Le Liban a été, ces dernières années, un terrain privilégié de la dérive de
l’ONU, favorisée par la fin du système très particulier de « l’équilibre des
pouvoirs » que s’imposaient mutuellement les deux superpuissances de la
Guerre froide jusqu’en 1990. La résolution 1559 (2004) du Conseil de
sécurité au sujet du Liban est à la fois une violation flagrante de la
Charte de l’ONU et un monument d’hypocrisie.

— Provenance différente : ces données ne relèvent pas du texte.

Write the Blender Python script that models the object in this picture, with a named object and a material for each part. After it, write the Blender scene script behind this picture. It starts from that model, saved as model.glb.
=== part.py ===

Adoptée sans saisine du Conseil de sécurité par le gouvernement libanais,
elle proclame son attachement à la souveraineté du Liban tout en s’ingérant
dans ses affaires intérieures en dérogation à l’article 2, point 7, de la
Charte, qui prohibe toute intervention « dans des affaires qui relèvent
essentiellement de la compétence nationale d’un État ». Il faudrait,
d’ailleurs, une dose extraordinaire de naïveté pour croire un seul instant à
l’attachement des membres permanents du Conseil de sécurité à la
souveraineté d’un État autre que le leur. La résolution 1559 - et le fait
qu’elle ait été adoptée en 2004, et pas avant, le montre bien - s’inscrit de
manière évidente dans l’action des États-Unis contre l’Iran, dans la foulée
de leur occupation de l’Irak, en visant deux des alliés de Téhéran : le
régime syrien et le Hezbollah libanais.
La résolution 1701 du 11 août 2006 relève de cette même action de façon tout
aussi flagrante. Son iniquité saute aux yeux lorsqu’elle s’abstient de
condamner l’agression criminelle d’Israël pour n’évoquer que « l’attaque du
Hezbollah contre Israël » et les « hostilités au Liban et en Israël » (sic).
Elle fait preuve d’une hypocrisie flagrante en demandant à Israël de cesser
ses « opérations militaires offensives », sans même exiger la levée
immédiate du blocus qu’il impose au Liban - comme si un blocus n’était pas
une opération militaire éminemment offensive.
L’iniquité est tout aussi flagrante lorsque la nouvelle Finul - qui,
remarquablement, ne se déploie que sur le territoire du pays occupé - est
censée empêcher que sa zone de déploiement ne soit utilisée pour « des
activités hostiles de n’importe quelle sorte ». La résolution 1701 ne
souffle mot de la protection du territoire libanais contre les agressions
répétées d’Israël, puissance occupante au Liban dix-huit années durant (sans
parler de la portion de territoire occupée depuis 1967).
Pour se faire une idée de la façon dont le mandat de la Finul est conçu, il
n’est qu’à lire l’entretien accordé au journal Le Monde (31 août 2006) par
Jean-Marie Guéhenno, le chef des opérations de maintien de la paix de l’ONU.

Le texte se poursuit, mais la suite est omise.